On February 24, 2022, Victorian Police Minister Lisa Neville announced that more than 1000 police officers were incorrectly sworn in due to an administrative oversight. For the past eight years, acting assistant commissioners have been swearing in police officers and protective services officers invalidly which means they have been undertaking their duties without having the legal powers to do so. These officers must now be sworn-in again and emergency legislation must be enacted to ensure the legality of arrests they made and legal proceedings involving them. Validity of administrative authority and validity of wording results in the valid performance of duties. The words we use (and the valid authority to execute the power contained in those words) matter.

All institutions have expectations regarding the liceity and validity of their rituals – the Victorian Police Force as much as the Catholic Church. For the sacrament of baptism to be valid (and efficacious) in the Catholic Church, both the precise baptismal formula and immersion into or sprinkling of consecrated water are necessary (along with the intention of the minister to enact the sacrament and the recipient to receive it) – if one element is missing the sacrament is invalid.

The exact wording for the conferral of the sacrament of Baptism is: “I baptize you in the name of the Father, and of the Son and of the Holy Spirit.” “Ego te baptizo” in Latin is unequivocally first-person language.

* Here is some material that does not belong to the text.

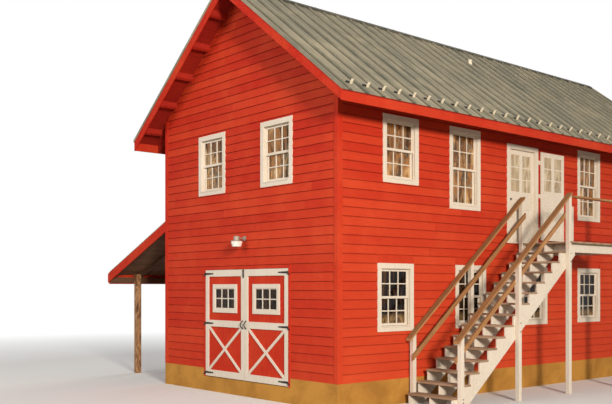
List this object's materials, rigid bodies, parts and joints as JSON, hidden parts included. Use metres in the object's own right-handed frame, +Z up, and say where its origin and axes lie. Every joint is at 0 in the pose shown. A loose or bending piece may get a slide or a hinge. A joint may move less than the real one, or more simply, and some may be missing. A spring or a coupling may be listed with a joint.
{
  "type": "gable barn",
  "caption": "Red clapboard gable barn, two storeys, with hinged double barn doors, an outside stair to an upper door and an open lean-to",
  "frame": {"origin": "on the lowest ground, under the middle of the barn's front wall plane", "axes": "+X to the right along the front, +Y back along the ridge, +Z up"},
  "size_m": [9.9035, 13.46, 8.2977],
  "materials": {
    "foundation_stone": "matte",
    "concrete": "matte",
    "floor_wood": "satin",
    "frame_wood": "matte",
    "red_boards": "matte",
    "white_boards": "satin",
    "window_glass": "gloss",
    "roof_metal": "satin",
    "black_iron": "satin",
    "lamp_white": "satin",
    "upper_door_white": "satin",
    "storm_door_white": "satin",
    "door_red": "matte",
    "door_white": "satin",
    "bare_wood": "matte",
    "rail_wood": "matte",
    "post_wood": "matte"
  },
  "bodies": {
    "barn": {"foundation": "foundation_stone", "floor_slab": "concrete", "upper_floor_boards": "floor_wood", "upper_floor_joists": "frame_wood", "front_wall_left": "red_boards", "front_wall_right": "red_boards", "front_gable_wall": "red_boards", "right_wall": "red_boards", "left_wall": "red_boards", "rear_wall": "red_boards", "corner_boards": "red_boards", "casings": "white_boards", "window_sashes": "white_boards", "window_glass": "window_glass", "rafters": "frame_wood", "ridge_board": "frame_wood", "roof_boards": "red_boards", "roof_metal": "roof_metal", "ridge_cap": "roof_metal", "rake_boards": "red_boards", "eave_boards": "red_boards", "lookouts": "red_boards", "doorway_frame": "red_boards", "door_pintles": "black_iron", "barn_lamp": "lamp_white", "upper_door": "upper_door_white", "storm_door": "storm_door_white", "stair_stringers": "white_boards", "stair_and_landing_boards": "bare_wood", "newel_posts": "white_boards", "stair_rails": "rail_wood", "landing_frame": "white_boards", "lean_to_posts": "post_wood", "lean_to_beams": "frame_wood", "lean_to_rafters": "frame_wood", "lean_to_roof": "roof_metal", "lean_to_trim": "red_boards"},
    "left_door": {"left_door_panel": "door_red", "left_door_frame": "door_white", "left_door_glass": "window_glass", "left_door_ironwork": "black_iron"},
    "right_door": {"right_door_panel": "door_red", "right_door_frame": "door_white", "right_door_glass": "window_glass", "right_door_ironwork": "black_iron"}
  },
  "joints": [
    {"name": "left_door_hinge", "type": "hinge", "parent": "barn", "child": "left_door", "pos_m": [-1.264, -0.038, 1.443], "axis": [0, 0, -1], "range_deg": [0, 170]},
    {"name": "right_door_hinge", "type": "hinge", "parent": "barn", "child": "right_door", "pos_m": [1.524, -0.038, 1.443], "axis": [0, 0, 1], "range_deg": [0, 170]}
  ]
}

No optional or alternate wording is provided, therefore any departure from this wording invalidates the sacrament. Even in an emergency baptism (at the point of death), validity requires that the person administering the sacrament must know the customary formula.

Catholic liturgy is regulated from the highest authorities in the church (i.e., the Pope and as laws may determine, the local episcopal conference or local bishop) and “no other person, even if he be a priest, may add, remove, or change anything in the liturgy on his own authority.” (Sacrosanctum Concilium 22§3). Vatican II taught that liturgical rites are not private functions, but celebrations which pertain to the whole church because they “manifest it and have effects upon it”. (SC 26)

Why does the Catholic Church insist on getting liturgical words right? Because the faith of the faithful is at stake when we celebrate liturgy. An ancient axiom expressing the rationale of the church’s liturgy is: lex orandi, lex credendi (attributed to Prosper of Aquitaine, c. 370-c. 463/5) which is generally translated as: ‘let the law of prayer establish the law of belief’. What we do and say in liturgy both effects and affects our faith. The church’s rites are privileged expressions of what we believe, distilled and polished over time, and performed by the faithful in the presence of God.

The church’s ritual texts are linguistic facts – they do what they say they will do and have the power to change lives: from unbaptised to baptised, from lay person to ordained leader, from unforgiven to forgiven. The ritual words that effect such changes in people are considered sacred because God’s power is enacted when they are spoken. Changing these sacred words also changes the theological tenets they contain and convey.

Fr Arango’s error was a small but significant one: in an attempt at inclusivity he said ‘We baptise you’ instead of ‘I baptise you’ which according to church law invalidated the baptisms he performed. When the ‘I’ of Christ who has the power to sanctify someone through baptism is replaced with ‘We’, the end result is that the assembly is led to worship itself rather than to worship God who is the only source of sacramental grace. ‘We’ as an assembly (with all our human flaws and tendency to sin) have no power to baptise anyone; the priest as a man has no power to baptise anyone. As an ordained representative of Christ standing in persona Christi when enacting a sacrament, the priest speaks Christ’s words over the candidate as Christ’s power effects the sacrament in that individual.

Fr Arango’s re-wording seriously misrepresents a core aspect of the faith and risks sidelining the sacramental presence of Christ in favour of a touchy-feely horizontalism that displaces the almighty in an inappropriate overreach of communal agency. Just as changing the smallest aspect of a civil law can have major civil consequences (e.g., including women among those with the right to vote), changing the smallest aspect of a liturgical law (as contained in the official liturgical books) can have major theological consequences. The words we use matter.

The church refines its enacted theology as thought advances. Liturgia semper reformanda. The liturgy is always in a state of reform and liturgical changes are made only after due and careful consideration, rigorous research, theological investigations, and identification of clear pastoral need; not on a whim or to appeal to the latest trend. What was declared by the church as sacramentally valid in previous eras does not lose its historical validity, but like all living organisations, the church has the power to clarify its current definitions of validity from time to time and to declare that from here onward, this will be our way of proceeding. Fr Arango’s errors highlight why it is essential for clergy and laity working in this area to maintain currency with official teaching and changes in liturgical law. The words we use matter.